Warships, a secondary PvP gamemode with season and league progression, is unlocked after the player upgrades to Headquarters Level 10. In this mode, the main purpose of the players is to fortify their Warship Base and protect their Engine Rooms in battles against other players. Players can unlock and upgrade their defences and troops, as well as build more Engine Rooms by progressing in a seasonal track called the "Tech Tree", which they can do so by using "Unlock Tokens" and "Upgrade Tokens". In warship battles, 2 players are matched to attack each other's bases simultaneously, with the goal of destroying as many Engine Room(s) as possible. Whoever has more Engine Room(s) left wins. If the number of Engine Room(s) left is equal, the percentage of destruction will be compared. Whoever destroyed the greater percentage of the opponent's base wins. If the destruction percentage is still equal, then the amount of time left will be compared. Whoever has more time left wins. If the amounts of time left are equal, then the battle is a draw. The winning player earns a number of Stars, depending on their rank, while the losing player loses a number of Stars, also depending on their rank. To climb up the ranks, the player needs to earn more Stars than required for the previous tier.

==Reception==

The iOS version of Boom Beach was released to "mixed" reviews, according to the review aggregator site Metacritic.

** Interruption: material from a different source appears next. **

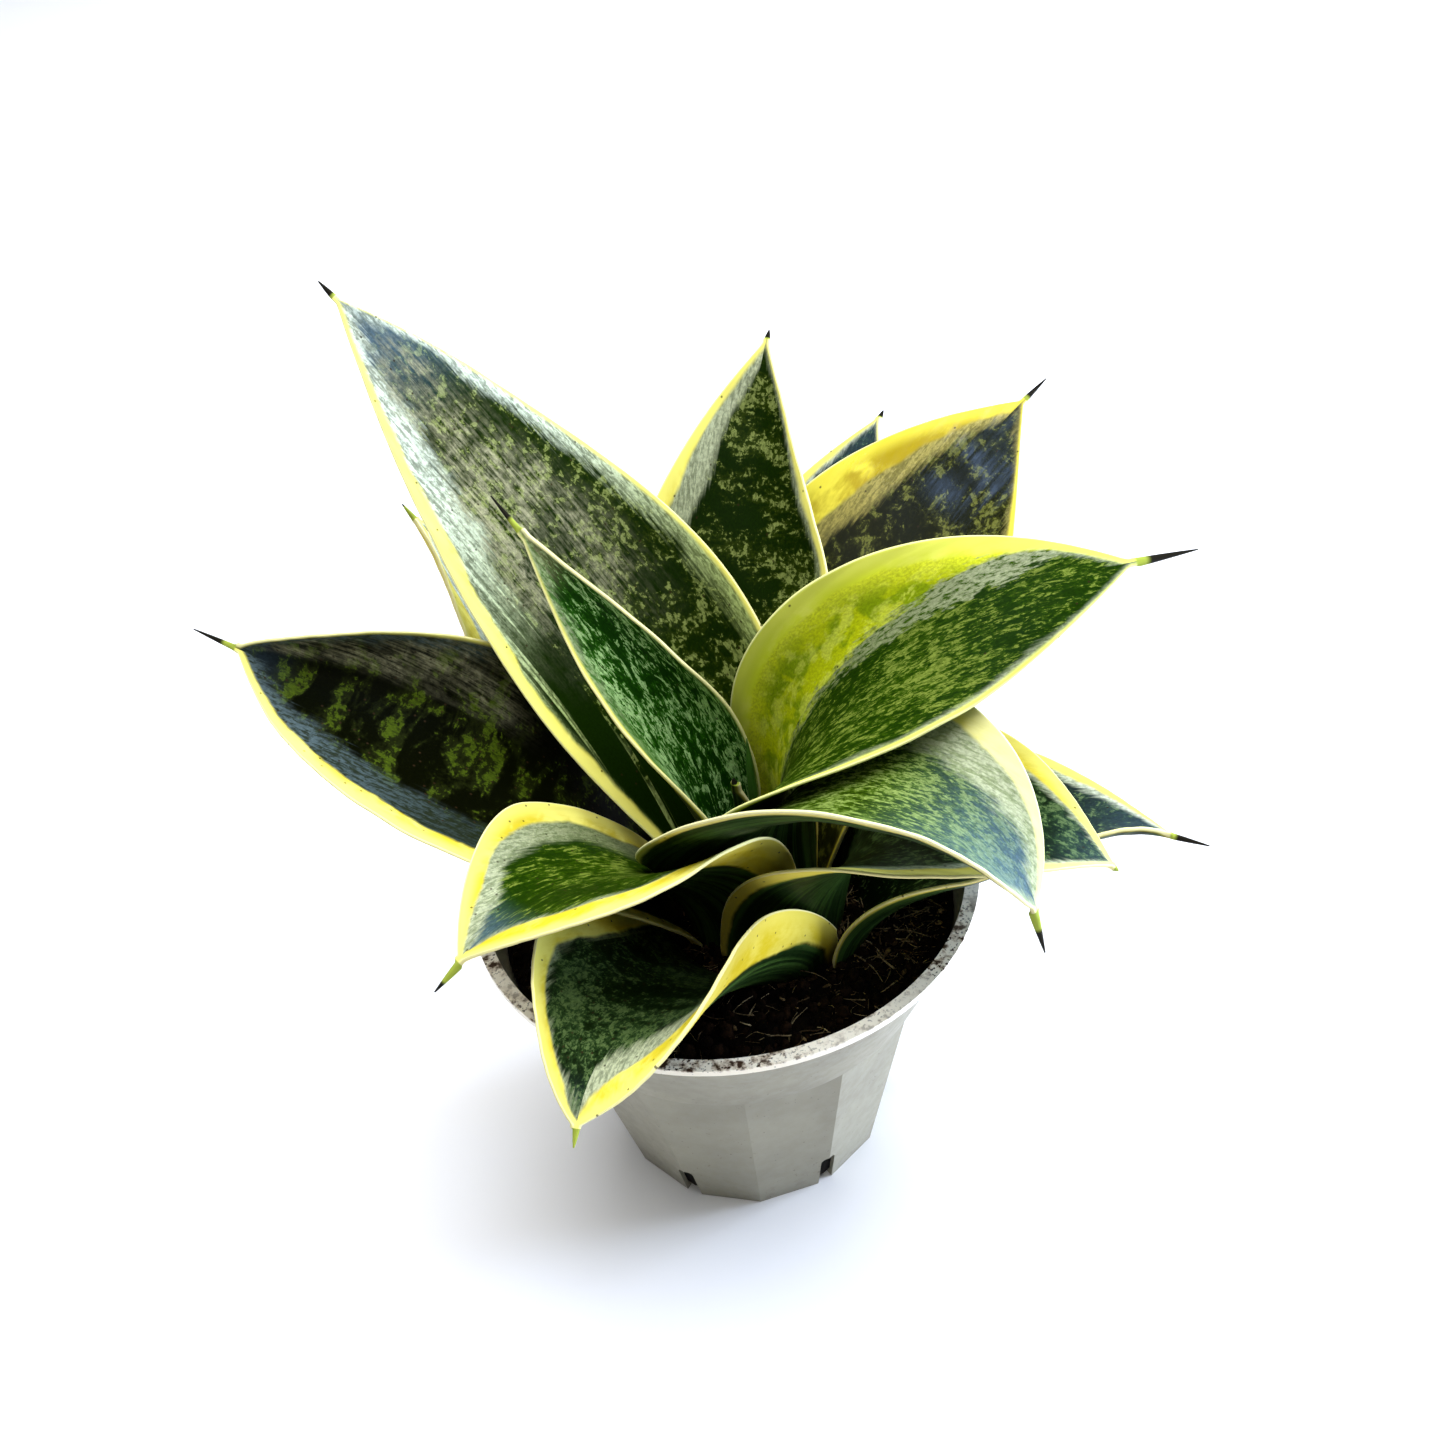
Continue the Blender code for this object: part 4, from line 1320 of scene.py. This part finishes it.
@dataclass(frozen=True)
class Pot:
    """One moulded pot: panelled body, round flared collar, flat lip and drainage notches."""

    rim_radius: float
    height: float
    lip_width: float = 3.3
    lip_depth: float = 1.6
    lip_overhang: float = 0.5
    collar_foot_z: float = 54.5
    collar_foot_radius: float = 47.4
    body_top_radius: float = 46.4
    foot_radius: float = 33.5
    wall: float = 1.2
    floor: float = 1.6
    panels: int = 12
    first_corner: float = -93.0
    steps_per_panel: int = 12
    notch_width: float = 4.0
    notch_height: float = 12.0
    notch_depth: float = 2.6
    notch_rounding: float = 0.38   # how far its top corners are cut back, as a share of its width
    cutter_below: float = 2.0      # how far the block that cuts a notch stands out of the pot
    cutter_outward: float = 6.0
    edge_radius: float = 0.45
    edges_above: float = 18.0      # edges with a sharper turn than this are softened

    @classmethod
    def from_frame(cls) -> "Pot":
        """Read the pot's rim and height from its solid."""
        low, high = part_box("pot")
        return cls((high.x - low.x) / 2 / MM, high.z / MM)

    def ring(self, radius: float, z: float, panelled: bool) -> np.ndarray:
        """Draw one level of the pot.

        Args:
            radius: of the circle, or of the panelled figure's corners.
            z: its height.
            panelled: whether it has panels.

        Returns:
            Its points, the last on the first.
        """
        count = self.panels * self.steps_per_panel
        steps = np.arange(count + 1) * math.tau / count
        reach = np.full(count + 1, radius)
        if panelled:
            half_panel = math.pi / self.panels
            off_middle = steps % (2 * half_panel + 1e-12) - half_panel
            reach = radius * math.cos(half_panel) / np.cos(off_middle)
        return circle(0, 0, z, reach, math.radians(self.first_corner) + steps)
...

In a review by Stephen Haberman (IGN), he noted that it seemed like a modern version of Clash of Clans, another video game by Supercell.

Despite the mixed reviews, the Academy of Interactive Arts & Sciences nominated Boom Beach for "Strategy/Simulation Game of the Year" during the 18th Annual D.I.C.E. Awards.

Aggregate score
| Aggregator | Score |
|---|---|
| Metacritic | 69/100 |

Review scores
| Publication | Score |
|---|---|
| IGN | 7/10 |
| TouchArcade | 3.5/5 |

== Spin-off ==
A spin-off developed by Space Ape set in the Boom Beach universe, Boom Beach: Frontlines soft-launched in Canada on 19 October 2021 and was released to selected countries. On 30 November 2022, Boom Beach: Frontlines was announced to be discontinued with servers shutting down in 16 January 2023.